* Data block *
========

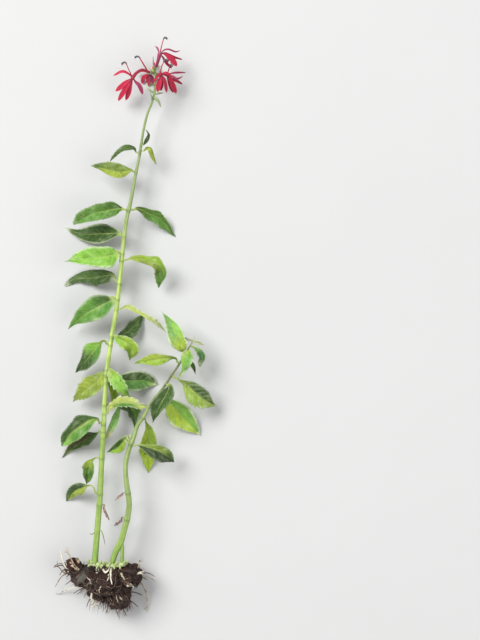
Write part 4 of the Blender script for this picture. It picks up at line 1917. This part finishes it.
BUDS: tuple[tuple[Triple, Triple, float], ...] = (
    ((-43, -233, 30), (-46.4, -236, 30), 1.7),
    ((-40.5, -232.5, 31.5), (-43.5, -229.5, 35), 1.6),
    ((-36, -234.5, 31.5), (-37.4, -237.6, 34), 1.3),
    ((-33, -234.5, 31.5), (-32.2, -238.2, 33), 1.4),
    ((-24.5, -234.5, 31), (-23.4, -230.2, 35), 1.4),
    ((-20, -234.5, 31.5), (-19.4, -238.4, 33), 1.5),
    ((-14, -234, 31.5), (-13.6, -238, 33.5), 1.4),
    ((-10.5, -233, 31), (-8.9, -229.6, 34.5), 1.5),
    ((-44.5, -232, 30), (-47.2, -227.8, 32), 1.8),
    ((-34, -233.5, 31), (-32.3, -228.6, 34), 1.6),
    ((-30.5, -234, 31.5), (-29.3, -228.8, 36), 1.7),
    ((-27.6, -234.5, 31), (-26.9, -229.6, 33), 1.2),
    ((-17, -234, 31.5), (-16.6, -229.5, 35), 1.5),
    ((-8, -232.5, 29.5), (-6.3, -228.6, 32), 1.6),
)

# Lumps that the root ball is melted from: the middle and the three half sizes of each
BALL_MIDDLE: Triple = (-25, -251, 22)
LUMPS: tuple[tuple[Triple, Triple], ...] = (
    ((-27, -250.5, 24), (19, 15.5, 26)), ((-46, -247.5, 20), (16, 11, 22)),
    ((-61, -237.5, 22), (9.5, 8.5, 11)), ((-6.5, -246, 21), (13.5, 11.5, 22.5)),
    ((-17, -265.5, 18), (12, 14, 19.5)), ((-36, -262, 17), (11, 9.5, 15)),
)
LONG_ROOTS: tuple[tuple[Rows, float, Tone], ...] = (
    (((-46, -254, 22), (-62, -260, 14), (-71, -263.5, 6), (-82, -268.6, 1.2)), 0.9, Tone.IVORY),
    (((-2, -252, 20), (6, -254.5, 17), (10.5, -265, 10), (11.4, -277, 4), (10.6, -287, 1.2)),
     0.9, Tone.BONE),
    (((-42, -262, 30), (-42.5, -268, 30), (-38, -274, 26), (-35, -280.5, 21)), 1.1, Tone.IVORY),
    (((-24, -266, 26), (-24.6, -273, 27), (-26.2, -282, 22)), 0.9, Tone.BONE),
    (((-20, -268, 20), (-19.5, -280, 14), (-17.6, -290.6, 6)), 0.8, Tone.HUSK),
    (((-14, -268, 18), (-12.5, -281, 12), (-9.2, -290.4, 3)), 0.8, Tone.HUSK),
    (((-16, -262, 34), (-13.5, -267, 34), (-11, -273, 29)), 0.9, Tone.IVORY),
    (((-62, -239, 27), (-67.5, -237, 32), (-71, -229, 33), (-73.5, -219, 31)), 0.9, Tone.IVORY),
    (((-58, -237, 28), (-61, -231, 32), (-64.5, -223.5, 33), (-68, -218.5, 32)), 0.9, Tone.BONE),
    (((-64, -241, 24), (-70, -243.5, 22), (-75, -240, 18), (-80, -236, 13)), 0.9, Tone.HUSK),
    (((2, -240, 24), (4.5, -235.5, 28), (5, -230.5, 29), (8.4, -229.8, 27)), 0.8, Tone.BONE),
    (((0, -243, 30), (4, -242, 33), (8, -240.6, 33)), 1.7, Tone.IVORY),
)
# Pale roots over the top of the ball: the plan of each and its radius
PALE_ROOTS: tuple[tuple[Rows, float], ...] = (
    (((-37.6, -234), (-36.5, -236.5), (-34.1, -239.5)), 1.2),
    (((-30, -237), (-27.7, -239.8), (-24.8, -238.2), (-24.2, -234.9)), 1.1),
    (((-38.3, -238.8), (-36.8, -240.4), (-34.8, -240.2)), 0.8),
    (((-22.1, -236.5), (-22.4, -240), (-21.6, -245), (-20.4, -250.5)), 1.2),
    (((-24.4, -241), (-24, -243.7), (-25.3, -247.2)), 0.7),
    (((-57.2, -228.4), (-55.6, -230), (-55, -232.6)), 1.7),
    (((-58.2, -236.2), (-56.4, -237.8), (-54.3, -238.6)), 2.1),
    (((-63.9, -231), (-61.5, -233), (-59.3, -236)), 0.8),
    (((-62.8, -234), (-57.2, -238)), 0.6),
    (((-66.3, -240.5), (-63.5, -243)), 0.6),
    (((-5, -249.5), (-2.5, -251), (0.5, -254.5)), 1.1),
    (((-5.4, -252.2), (-2, -253.6), (0.2, -256.4)), 1.5),
    (((-12, -241), (-10.5, -244), (-8.5, -247)), 1.3),
    (((-17.2, -262.6), (-16.4, -267), (-15.1, -271)), 0.6),
    (((-46.5, -244), (-43, -247), (-41.5, -251)), 0.5),
    (((-31, -252), (-33.5, -256), (-33, -260)), 0.5),
)


def main() -> None:
    """Builds the plant piece by piece, then the studio round it."""
    logging.basicConfig(level=logging.INFO, format="%(message)s")
    finishes = Finishes.build()
    main_stem = Stem(
        "stem_main", "main_stem", MAIN_LINE, MAIN_TONES, (*MAIN_LEAVES, *WITHERED_LEAVES[:1])
    )
    side_stem = Stem(
        "stem_side", "side_stem", SIDE_LINE, SIDE_TONES, (*SIDE_LEAVES, *WITHERED_LEAVES[1:]),
        PRONG_LINE,
    )
    for stem in (main_stem, side_stem):
        stem.build(finishes.stem)
        for leaf in stem.leaves:
            dried = leaf.kind is Kind.WITHERED
            leaf.build(stem.spine, finishes.withered_leaf if dried else finishes.leaf)
    head = Form()
    for sprig in (*SPRIGS, *THREADS):
        sprig.add(head, main_stem)
    for flower in FLOWERS:
        flower.calyx(head, main_stem)
        flower.corolla(finishes.petal)
        flower.anthers(finishes.anther)
        flower.tuft(finishes.tuft)
    head.piece("calyces_and_bracts", finishes.stem, "stem_green", "main_stem")
    axils = Form()
    for sprig in AXIL_BUDS:
        sprig.add(axils, side_stem)
    axils.piece("side_buds", finishes.stem, "stem_green", "side_stem")
    Crown(CROWN_LINE, BUDS).build(finishes.stem)
    ball = RootBall(LUMPS, BALL_MIDDLE, LONG_ROOTS, PALE_ROOTS)
    ball.build(finishes.soil, finishes.root)
    Studio().build()


if __name__ == "__main__":
    main()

========

* Short problem *
Write the listing out again, exactly as shown above.

* Response below *
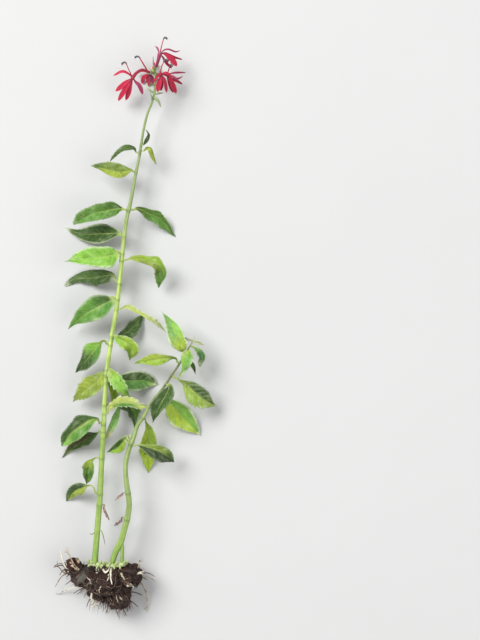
Write part 4 of the Blender script for this picture. It picks up at line 1917. This part finishes it.
BUDS: tuple[tuple[Triple, Triple, float], ...] = (
    ((-43, -233, 30), (-46.4, -236, 30), 1.7),
    ((-40.5, -232.5, 31.5), (-43.5, -229.5, 35), 1.6),
    ((-36, -234.5, 31.5), (-37.4, -237.6, 34), 1.3),
    ((-33, -234.5, 31.5), (-32.2, -238.2, 33), 1.4),
    ((-24.5, -234.5, 31), (-23.4, -230.2, 35), 1.4),
    ((-20, -234.5, 31.5), (-19.4, -238.4, 33), 1.5),
    ((-14, -234, 31.5), (-13.6, -238, 33.5), 1.4),
    ((-10.5, -233, 31), (-8.9, -229.6, 34.5), 1.5),
    ((-44.5, -232, 30), (-47.2, -227.8, 32), 1.8),
    ((-34, -233.5, 31), (-32.3, -228.6, 34), 1.6),
    ((-30.5, -234, 31.5), (-29.3, -228.8, 36), 1.7),
    ((-27.6, -234.5, 31), (-26.9, -229.6, 33), 1.2),
    ((-17, -234, 31.5), (-16.6, -229.5, 35), 1.5),
    ((-8, -232.5, 29.5), (-6.3, -228.6, 32), 1.6),
)

# Lumps that the root ball is melted from: the middle and the three half sizes of each
BALL_MIDDLE: Triple = (-25, -251, 22)
LUMPS: tuple[tuple[Triple, Triple], ...] = (
    ((-27, -250.5, 24), (19, 15.5, 26)), ((-46, -247.5, 20), (16, 11, 22)),
    ((-61, -237.5, 22), (9.5, 8.5, 11)), ((-6.5, -246, 21), (13.5, 11.5, 22.5)),
    ((-17, -265.5, 18), (12, 14, 19.5)), ((-36, -262, 17), (11, 9.5, 15)),
)
LONG_ROOTS: tuple[tuple[Rows, float, Tone], ...] = (
    (((-46, -254, 22), (-62, -260, 14), (-71, -263.5, 6), (-82, -268.6, 1.2)), 0.9, Tone.IVORY),
    (((-2, -252, 20), (6, -254.5, 17), (10.5, -265, 10), (11.4, -277, 4), (10.6, -287, 1.2)),
     0.9, Tone.BONE),
    (((-42, -262, 30), (-42.5, -268, 30), (-38, -274, 26), (-35, -280.5, 21)), 1.1, Tone.IVORY),
    (((-24, -266, 26), (-24.6, -273, 27), (-26.2, -282, 22)), 0.9, Tone.BONE),
    (((-20, -268, 20), (-19.5, -280, 14), (-17.6, -290.6, 6)), 0.8, Tone.HUSK),
    (((-14, -268, 18), (-12.5, -281, 12), (-9.2, -290.4, 3)), 0.8, Tone.HUSK),
    (((-16, -262, 34), (-13.5, -267, 34), (-11, -273, 29)), 0.9, Tone.IVORY),
    (((-62, -239, 27), (-67.5, -237, 32), (-71, -229, 33), (-73.5, -219, 31)), 0.9, Tone.IVORY),
    (((-58, -237, 28), (-61, -231, 32), (-64.5, -223.5, 33), (-68, -218.5, 32)), 0.9, Tone.BONE),
    (((-64, -241, 24), (-70, -243.5, 22), (-75, -240, 18), (-80, -236, 13)), 0.9, Tone.HUSK),
    (((2, -240, 24), (4.5, -235.5, 28), (5, -230.5, 29), (8.4, -229.8, 27)), 0.8, Tone.BONE),
    (((0, -243, 30), (4, -242, 33), (8, -240.6, 33)), 1.7, Tone.IVORY),
)
# Pale roots over the top of the ball: the plan of each and its radius
PALE_ROOTS: tuple[tuple[Rows, float], ...] = (
    (((-37.6, -234), (-36.5, -236.5), (-34.1, -239.5)), 1.2),
    (((-30, -237), (-27.7, -239.8), (-24.8, -238.2), (-24.2, -234.9)), 1.1),
    (((-38.3, -238.8), (-36.8, -240.4), (-34.8, -240.2)), 0.8),
    (((-22.1, -236.5), (-22.4, -240), (-21.6, -245), (-20.4, -250.5)), 1.2),
    (((-24.4, -241), (-24, -243.7), (-25.3, -247.2)), 0.7),
    (((-57.2, -228.4), (-55.6, -230), (-55, -232.6)), 1.7),
    (((-58.2, -236.2), (-56.4, -237.8), (-54.3, -238.6)), 2.1),
    (((-63.9, -231), (-61.5, -233), (-59.3, -236)), 0.8),
    (((-62.8, -234), (-57.2, -238)), 0.6),
    (((-66.3, -240.5), (-63.5, -243)), 0.6),
    (((-5, -249.5), (-2.5, -251), (0.5, -254.5)), 1.1),
    (((-5.4, -252.2), (-2, -253.6), (0.2, -256.4)), 1.5),
    (((-12, -241), (-10.5, -244), (-8.5, -247)), 1.3),
    (((-17.2, -262.6), (-16.4, -267), (-15.1, -271)), 0.6),
    (((-46.5, -244), (-43, -247), (-41.5, -251)), 0.5),
    (((-31, -252), (-33.5, -256), (-33, -260)), 0.5),
)


def main() -> None:
    """Builds the plant piece by piece, then the studio round it."""
    logging.basicConfig(level=logging.INFO, format="%(message)s")
    finishes = Finishes.build()
    main_stem = Stem(
        "stem_main", "main_stem", MAIN_LINE, MAIN_TONES, (*MAIN_LEAVES, *WITHERED_LEAVES[:1])
    )
    side_stem = Stem(
        "stem_side", "side_stem", SIDE_LINE, SIDE_TONES, (*SIDE_LEAVES, *WITHERED_LEAVES[1:]),
        PRONG_LINE,
    )
    for stem in (main_stem, side_stem):
        stem.build(finishes.stem)
        for leaf in stem.leaves:
            dried = leaf.kind is Kind.WITHERED
            leaf.build(stem.spine, finishes.withered_leaf if dried else finishes.leaf)
    head = Form()
    for sprig in (*SPRIGS, *THREADS):
        sprig.add(head, main_stem)
    for flower in FLOWERS:
        flower.calyx(head, main_stem)
        flower.corolla(finishes.petal)
        flower.anthers(finishes.anther)
        flower.tuft(finishes.tuft)
    head.piece("calyces_and_bracts", finishes.stem, "stem_green", "main_stem")
    axils = Form()
    for sprig in AXIL_BUDS:
        sprig.add(axils, side_stem)
    axils.piece("side_buds", finishes.stem, "stem_green", "side_stem")
    Crown(CROWN_LINE, BUDS).build(finishes.stem)
    ball = RootBall(LUMPS, BALL_MIDDLE, LONG_ROOTS, PALE_ROOTS)
    ball.build(finishes.soil, finishes.root)
    Studio().build()


if __name__ == "__main__":
    main()